• _Rows from an object dataset_
>>>
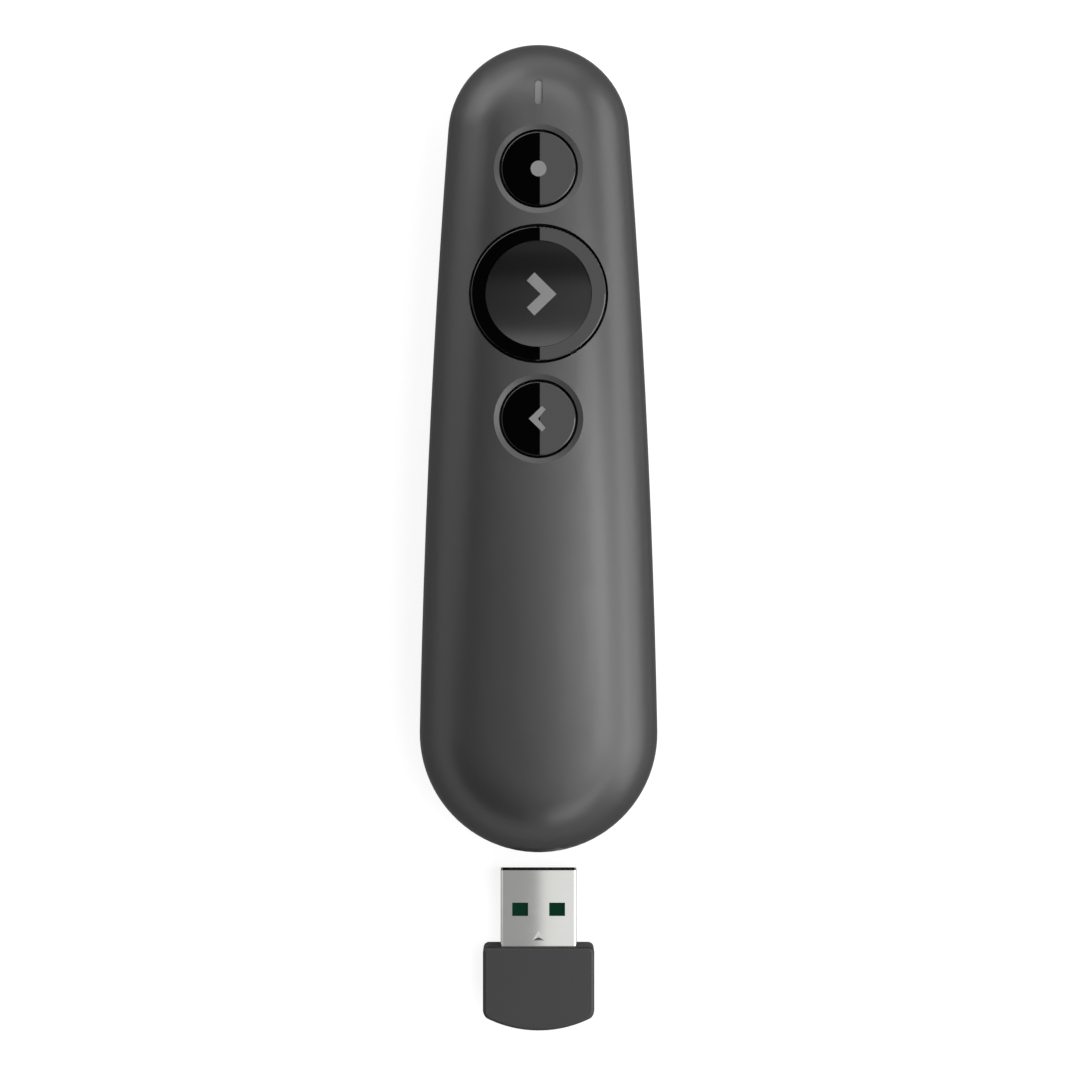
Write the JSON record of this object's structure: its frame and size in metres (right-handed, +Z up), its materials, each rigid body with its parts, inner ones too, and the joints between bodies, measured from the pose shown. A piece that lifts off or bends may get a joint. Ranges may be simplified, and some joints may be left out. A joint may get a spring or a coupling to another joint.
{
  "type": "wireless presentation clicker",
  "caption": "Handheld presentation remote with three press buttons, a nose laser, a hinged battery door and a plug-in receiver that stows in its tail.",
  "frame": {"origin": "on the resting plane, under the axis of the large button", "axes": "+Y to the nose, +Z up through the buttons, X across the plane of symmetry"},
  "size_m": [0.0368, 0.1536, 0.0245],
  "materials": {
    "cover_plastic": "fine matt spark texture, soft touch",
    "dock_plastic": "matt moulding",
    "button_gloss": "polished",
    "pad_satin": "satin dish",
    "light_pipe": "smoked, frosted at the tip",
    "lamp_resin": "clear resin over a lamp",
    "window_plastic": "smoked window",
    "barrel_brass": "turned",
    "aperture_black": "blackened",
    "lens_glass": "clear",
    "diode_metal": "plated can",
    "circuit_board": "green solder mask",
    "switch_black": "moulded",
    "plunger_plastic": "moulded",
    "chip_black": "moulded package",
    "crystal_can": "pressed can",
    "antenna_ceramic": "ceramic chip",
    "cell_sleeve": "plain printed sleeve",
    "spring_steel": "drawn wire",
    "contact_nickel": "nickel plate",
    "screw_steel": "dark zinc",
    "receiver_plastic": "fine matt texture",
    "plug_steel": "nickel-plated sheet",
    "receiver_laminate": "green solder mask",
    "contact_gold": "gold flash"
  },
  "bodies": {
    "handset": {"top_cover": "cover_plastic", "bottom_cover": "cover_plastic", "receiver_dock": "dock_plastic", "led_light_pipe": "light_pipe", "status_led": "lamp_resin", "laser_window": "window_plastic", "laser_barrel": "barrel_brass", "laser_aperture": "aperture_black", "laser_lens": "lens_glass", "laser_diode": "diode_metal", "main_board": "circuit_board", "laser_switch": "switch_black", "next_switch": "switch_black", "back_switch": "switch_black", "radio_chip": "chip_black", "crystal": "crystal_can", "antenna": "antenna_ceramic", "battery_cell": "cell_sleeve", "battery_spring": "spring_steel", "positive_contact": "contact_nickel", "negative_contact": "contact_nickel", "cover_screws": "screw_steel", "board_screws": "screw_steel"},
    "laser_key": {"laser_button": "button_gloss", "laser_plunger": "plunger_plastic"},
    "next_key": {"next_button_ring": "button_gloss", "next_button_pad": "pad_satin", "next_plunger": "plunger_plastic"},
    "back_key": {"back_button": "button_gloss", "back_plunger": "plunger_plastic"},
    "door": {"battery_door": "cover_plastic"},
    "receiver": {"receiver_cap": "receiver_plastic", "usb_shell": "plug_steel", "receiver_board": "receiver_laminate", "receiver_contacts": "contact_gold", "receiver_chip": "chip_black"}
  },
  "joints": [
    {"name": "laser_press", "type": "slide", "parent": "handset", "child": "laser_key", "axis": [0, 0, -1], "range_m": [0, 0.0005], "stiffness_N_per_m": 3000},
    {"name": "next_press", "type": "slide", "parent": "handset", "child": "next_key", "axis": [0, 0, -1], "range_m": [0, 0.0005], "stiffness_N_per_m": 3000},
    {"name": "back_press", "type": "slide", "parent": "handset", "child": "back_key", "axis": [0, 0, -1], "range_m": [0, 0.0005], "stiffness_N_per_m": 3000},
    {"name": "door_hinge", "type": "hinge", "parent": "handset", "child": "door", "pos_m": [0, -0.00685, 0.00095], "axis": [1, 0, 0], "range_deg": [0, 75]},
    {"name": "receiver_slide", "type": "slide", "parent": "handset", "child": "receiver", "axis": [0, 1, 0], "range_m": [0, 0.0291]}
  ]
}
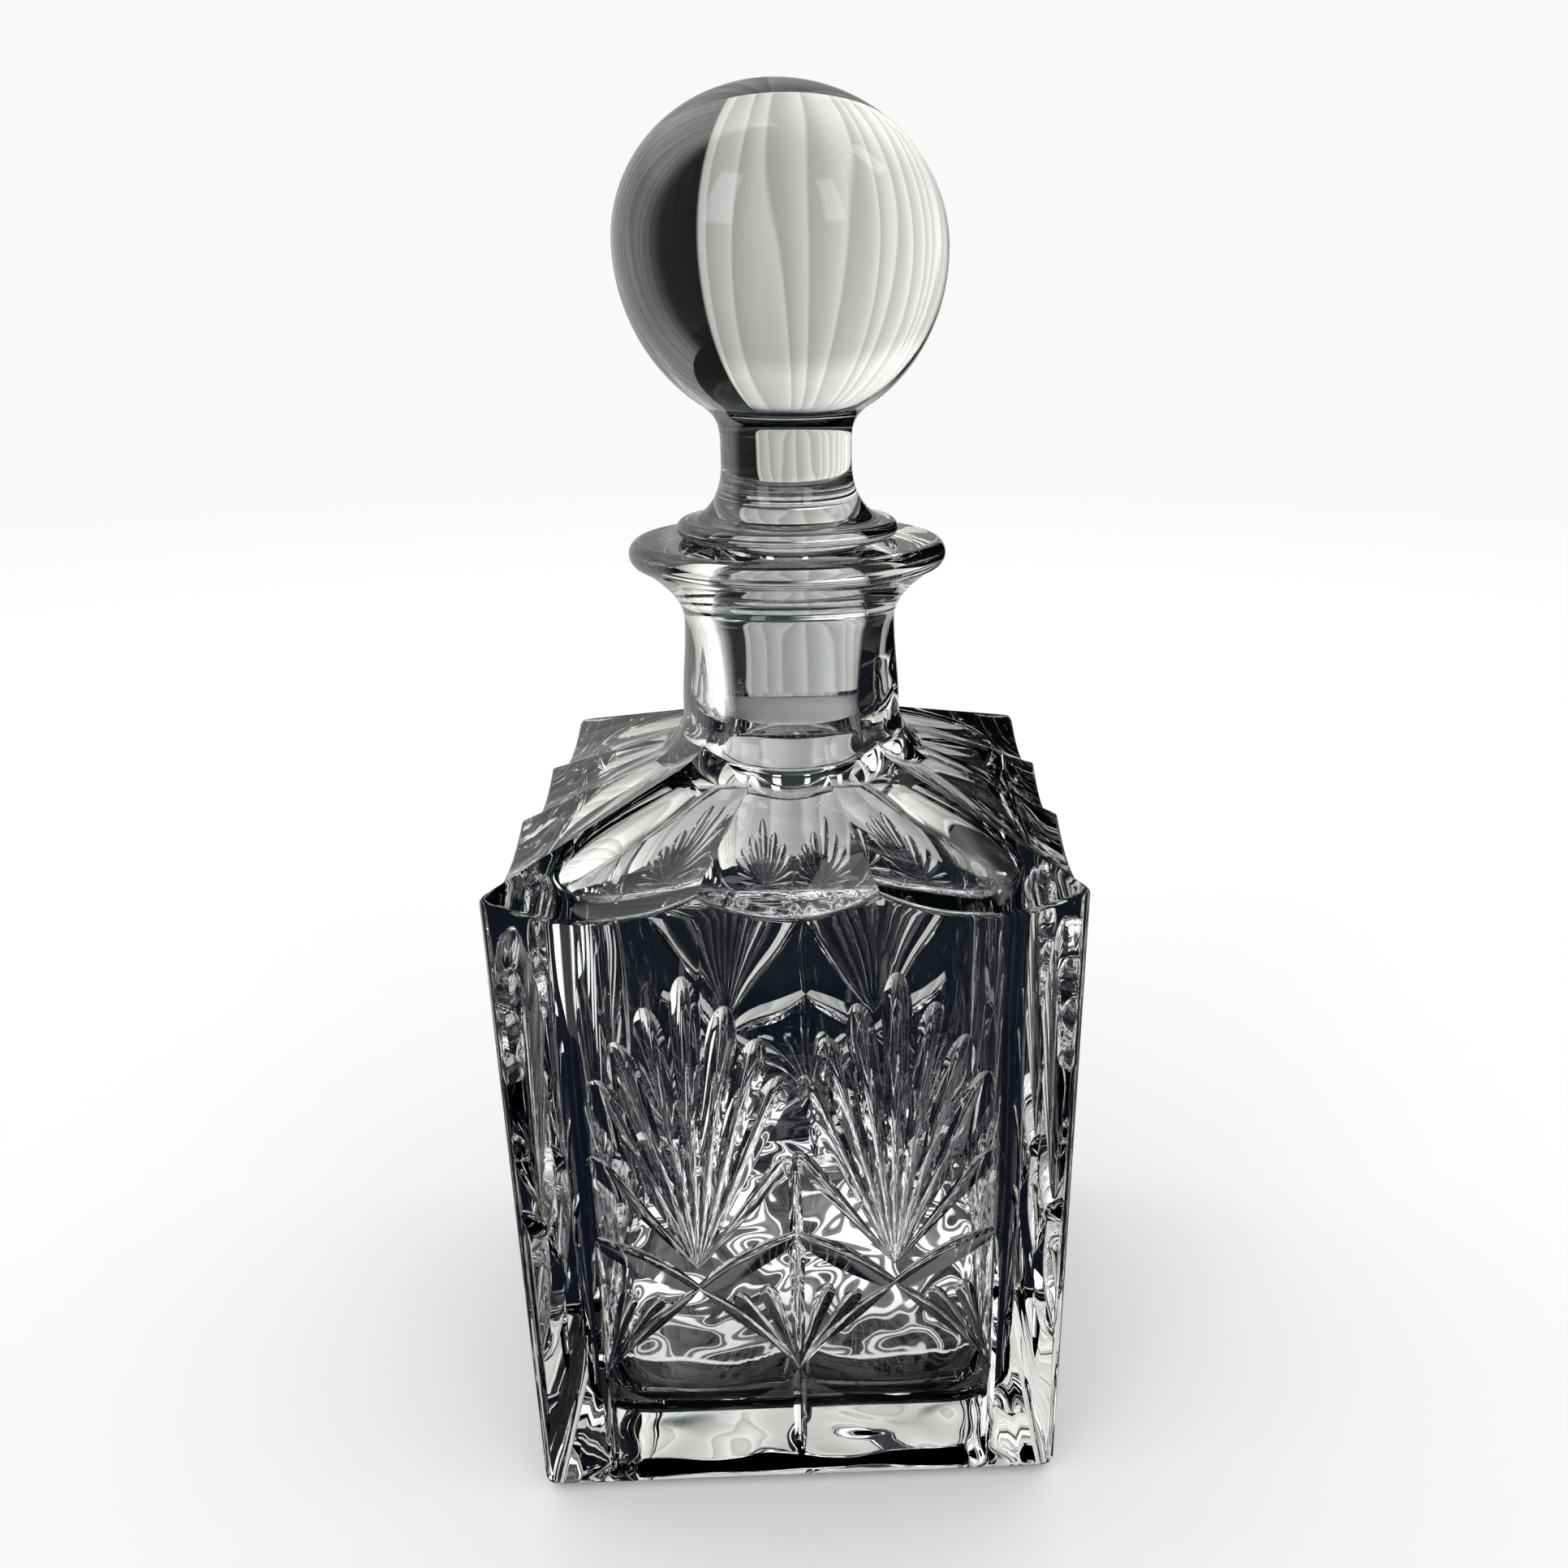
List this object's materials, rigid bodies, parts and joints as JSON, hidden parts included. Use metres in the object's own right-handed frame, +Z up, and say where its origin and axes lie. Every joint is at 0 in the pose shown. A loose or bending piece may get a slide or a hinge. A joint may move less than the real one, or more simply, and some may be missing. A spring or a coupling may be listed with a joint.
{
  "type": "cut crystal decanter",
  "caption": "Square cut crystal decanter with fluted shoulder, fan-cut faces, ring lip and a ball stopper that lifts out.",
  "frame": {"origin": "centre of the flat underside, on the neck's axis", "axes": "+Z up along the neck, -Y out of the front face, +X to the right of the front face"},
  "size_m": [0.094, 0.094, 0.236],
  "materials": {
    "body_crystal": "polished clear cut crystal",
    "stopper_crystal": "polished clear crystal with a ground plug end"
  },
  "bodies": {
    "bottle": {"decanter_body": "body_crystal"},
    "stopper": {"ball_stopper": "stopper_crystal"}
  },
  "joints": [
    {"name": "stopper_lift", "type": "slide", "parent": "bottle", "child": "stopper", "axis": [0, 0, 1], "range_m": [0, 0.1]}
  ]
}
<<<
• _STATED GOAL_
All records above must be set down exactly, please.

• _WRITTEN ANSWER_
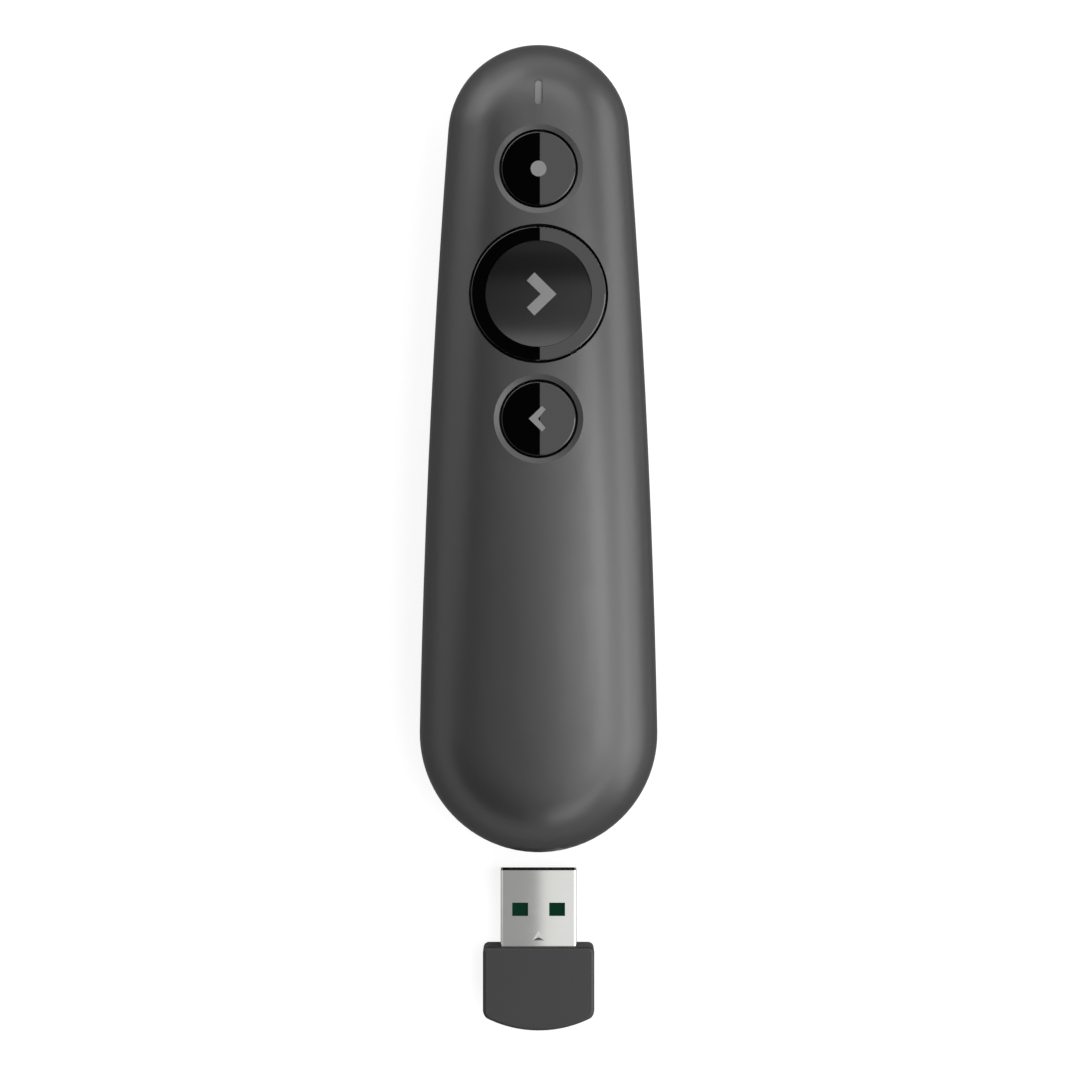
Write the JSON record of this object's structure: its frame and size in metres (right-handed, +Z up), its materials, each rigid body with its parts, inner ones too, and the joints between bodies, measured from the pose shown. A piece that lifts off or bends may get a joint. Ranges may be simplified, and some joints may be left out. A joint may get a spring or a coupling to another joint.
{
  "type": "wireless presentation clicker",
  "caption": "Handheld presentation remote with three press buttons, a nose laser, a hinged battery door and a plug-in receiver that stows in its tail.",
  "frame": {"origin": "on the resting plane, under the axis of the large button", "axes": "+Y to the nose, +Z up through the buttons, X across the plane of symmetry"},
  "size_m": [0.0368, 0.1536, 0.0245],
  "materials": {
    "cover_plastic": "fine matt spark texture, soft touch",
    "dock_plastic": "matt moulding",
    "button_gloss": "polished",
    "pad_satin": "satin dish",
    "light_pipe": "smoked, frosted at the tip",
    "lamp_resin": "clear resin over a lamp",
    "window_plastic": "smoked window",
    "barrel_brass": "turned",
    "aperture_black": "blackened",
    "lens_glass": "clear",
    "diode_metal": "plated can",
    "circuit_board": "green solder mask",
    "switch_black": "moulded",
    "plunger_plastic": "moulded",
    "chip_black": "moulded package",
    "crystal_can": "pressed can",
    "antenna_ceramic": "ceramic chip",
    "cell_sleeve": "plain printed sleeve",
    "spring_steel": "drawn wire",
    "contact_nickel": "nickel plate",
    "screw_steel": "dark zinc",
    "receiver_plastic": "fine matt texture",
    "plug_steel": "nickel-plated sheet",
    "receiver_laminate": "green solder mask",
    "contact_gold": "gold flash"
  },
  "bodies": {
    "handset": {"top_cover": "cover_plastic", "bottom_cover": "cover_plastic", "receiver_dock": "dock_plastic", "led_light_pipe": "light_pipe", "status_led": "lamp_resin", "laser_window": "window_plastic", "laser_barrel": "barrel_brass", "laser_aperture": "aperture_black", "laser_lens": "lens_glass", "laser_diode": "diode_metal", "main_board": "circuit_board", "laser_switch": "switch_black", "next_switch": "switch_black", "back_switch": "switch_black", "radio_chip": "chip_black", "crystal": "crystal_can", "antenna": "antenna_ceramic", "battery_cell": "cell_sleeve", "battery_spring": "spring_steel", "positive_contact": "contact_nickel", "negative_contact": "contact_nickel", "cover_screws": "screw_steel", "board_screws": "screw_steel"},
    "laser_key": {"laser_button": "button_gloss", "laser_plunger": "plunger_plastic"},
    "next_key": {"next_button_ring": "button_gloss", "next_button_pad": "pad_satin", "next_plunger": "plunger_plastic"},
    "back_key": {"back_button": "button_gloss", "back_plunger": "plunger_plastic"},
    "door": {"battery_door": "cover_plastic"},
    "receiver": {"receiver_cap": "receiver_plastic", "usb_shell": "plug_steel", "receiver_board": "receiver_laminate", "receiver_contacts": "contact_gold", "receiver_chip": "chip_black"}
  },
  "joints": [
    {"name": "laser_press", "type": "slide", "parent": "handset", "child": "laser_key", "axis": [0, 0, -1], "range_m": [0, 0.0005], "stiffness_N_per_m": 3000},
    {"name": "next_press", "type": "slide", "parent": "handset", "child": "next_key", "axis": [0, 0, -1], "range_m": [0, 0.0005], "stiffness_N_per_m": 3000},
    {"name": "back_press", "type": "slide", "parent": "handset", "child": "back_key", "axis": [0, 0, -1], "range_m": [0, 0.0005], "stiffness_N_per_m": 3000},
    {"name": "door_hinge", "type": "hinge", "parent": "handset", "child": "door", "pos_m": [0, -0.00685, 0.00095], "axis": [1, 0, 0], "range_deg": [0, 75]},
    {"name": "receiver_slide", "type": "slide", "parent": "handset", "child": "receiver", "axis": [0, 1, 0], "range_m": [0, 0.0291]}
  ]
}
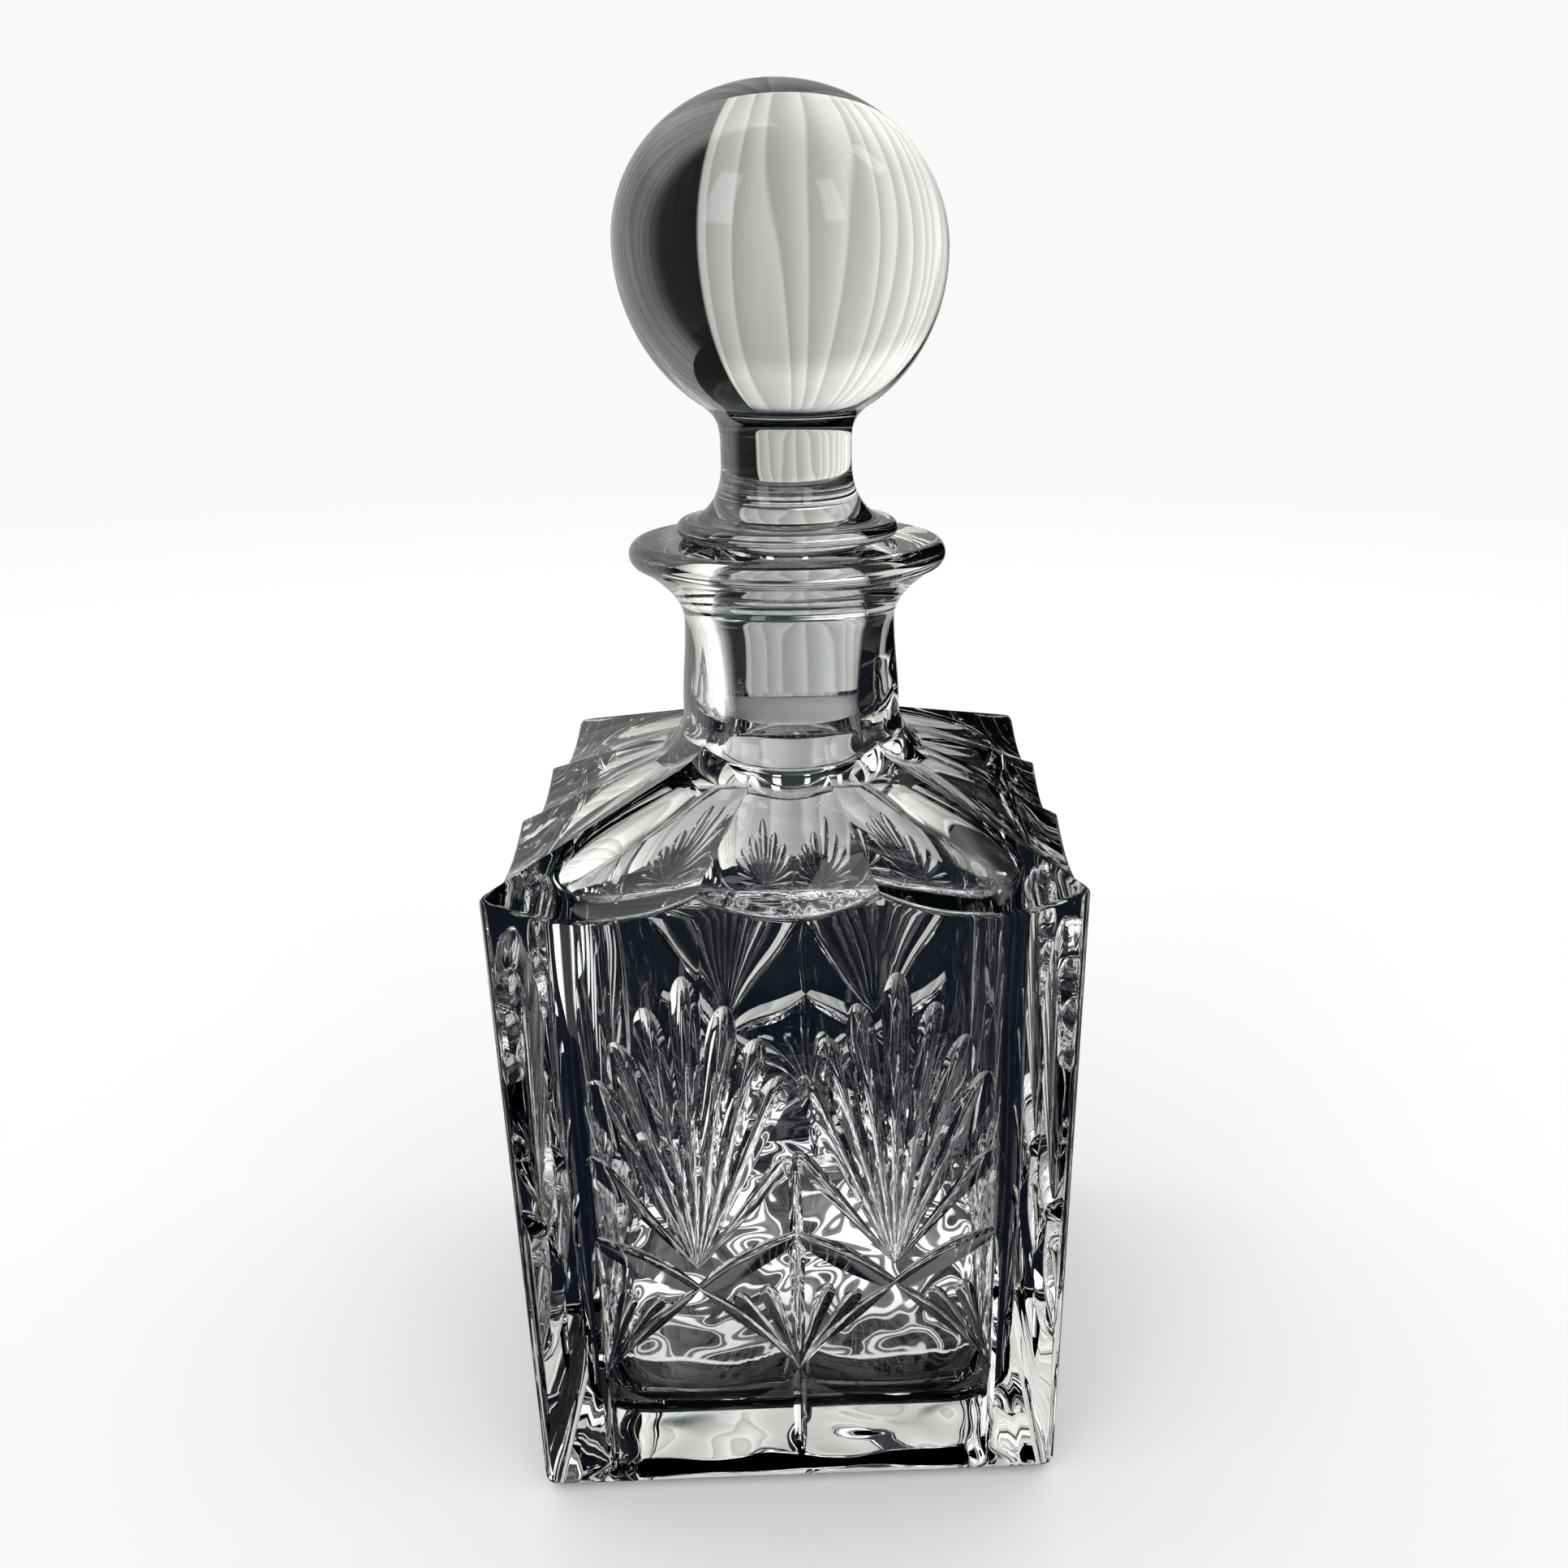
List this object's materials, rigid bodies, parts and joints as JSON, hidden parts included. Use metres in the object's own right-handed frame, +Z up, and say where its origin and axes lie. Every joint is at 0 in the pose shown. A loose or bending piece may get a slide or a hinge. A joint may move less than the real one, or more simply, and some may be missing. A spring or a coupling may be listed with a joint.
{
  "type": "cut crystal decanter",
  "caption": "Square cut crystal decanter with fluted shoulder, fan-cut faces, ring lip and a ball stopper that lifts out.",
  "frame": {"origin": "centre of the flat underside, on the neck's axis", "axes": "+Z up along the neck, -Y out of the front face, +X to the right of the front face"},
  "size_m": [0.094, 0.094, 0.236],
  "materials": {
    "body_crystal": "polished clear cut crystal",
    "stopper_crystal": "polished clear crystal with a ground plug end"
  },
  "bodies": {
    "bottle": {"decanter_body": "body_crystal"},
    "stopper": {"ball_stopper": "stopper_crystal"}
  },
  "joints": [
    {"name": "stopper_lift", "type": "slide", "parent": "bottle", "child": "stopper", "axis": [0, 0, 1], "range_m": [0, 0.1]}
  ]
}